What I have taken away
Here's a list of things (not exhaustive) that I learned through posting on RP forums and interacting with members:
- HTML/CSS
- Swans, the band
- Gillian Welch, the musician
- Ozymandias by Percy Bysshe Shelley
- T. S. Eliot
- The Raven Cycle by Maggie Stiefvater
- Cormac McCarthy
- The Imitation Game (and therefore Alan Turing lol)
- A bunch of zoos in Germany that have wolves
- The Creative Commons license
I understand that people move on with their lives. You can't really roleplay as glittery horses on the internet forever. But where are the kids? Is the death of forum roleplay really inevitable? I find that part hard to accept. A lot of the webpages aren't even archived, so hours and hours, weeks and months of man-effort are, what? Lost to time, just like that? I click on a website and the last post was made two years ago. Actually, the most recent post is spam left behind by a bot advertising a suspicious brand of Russian viagra, the title in tangled Cyrillic and the username an obfuscated sequence of meaningless letters and numbers.

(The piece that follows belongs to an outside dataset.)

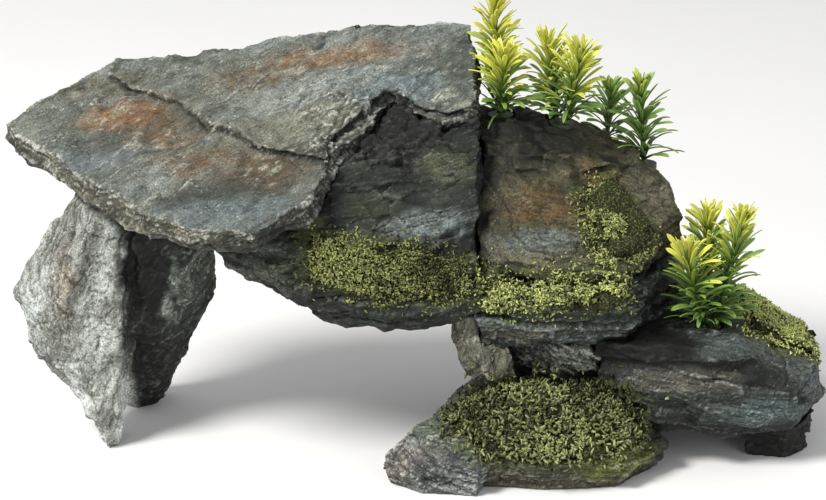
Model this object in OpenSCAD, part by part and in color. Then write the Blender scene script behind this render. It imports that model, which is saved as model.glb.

Or, the admin of the website has shut it down and rendered thousands of words and histories inaccessible to the public. What a total ghost town. Where did all these people go? When exactly is it decided, when the very last post is made?
And the writers— are they okay, now, living out real life? I remember being 14 or so, and trying to console a 30 year old woman who was having a depressive episode, insisting to me that she was ugly, fat, and unlovable. I remember reading the posts of someone who had gone through a horrific accident, had been burned severely on her arms and upper body. She had, for some reason, posted photos of her (healed) wounds in explaining why she had been absent for so long.
A few months ago I got the news that one of the members I knew, that I roleplayed with, who was rather well-known and had been with the site for a long time, had died of cancer.
I didn't know her that well, but all the same I grieved. I had written with her before. But she was gone forever, and I'd never see her writing ever again.
When I said "long, protracted death", maybe it was too pessimistic. Maybe the decrease in memberbase is asymptotic— maybe there will always be a nucleus of people, no matter how small, who are willing to put in the work to keep a forum alive. Maybe extinction was never a possibility. But the "golden era" has definitely passed, and I don't see much reason for a resurgence. Hell, call me a hypocrite; I haven't posted regularly on these for years.
This post is my little elegy for these communities. May they continue to be unacceptably socially weird. May they continue to house the work of young artists and writers all over the world, and act as a hub for their inspiration. Most of all, may they continue to thrive, create, teach, and welcome, proving that real connection is still possible in an internet swamped by the detritus of the powers-that-be.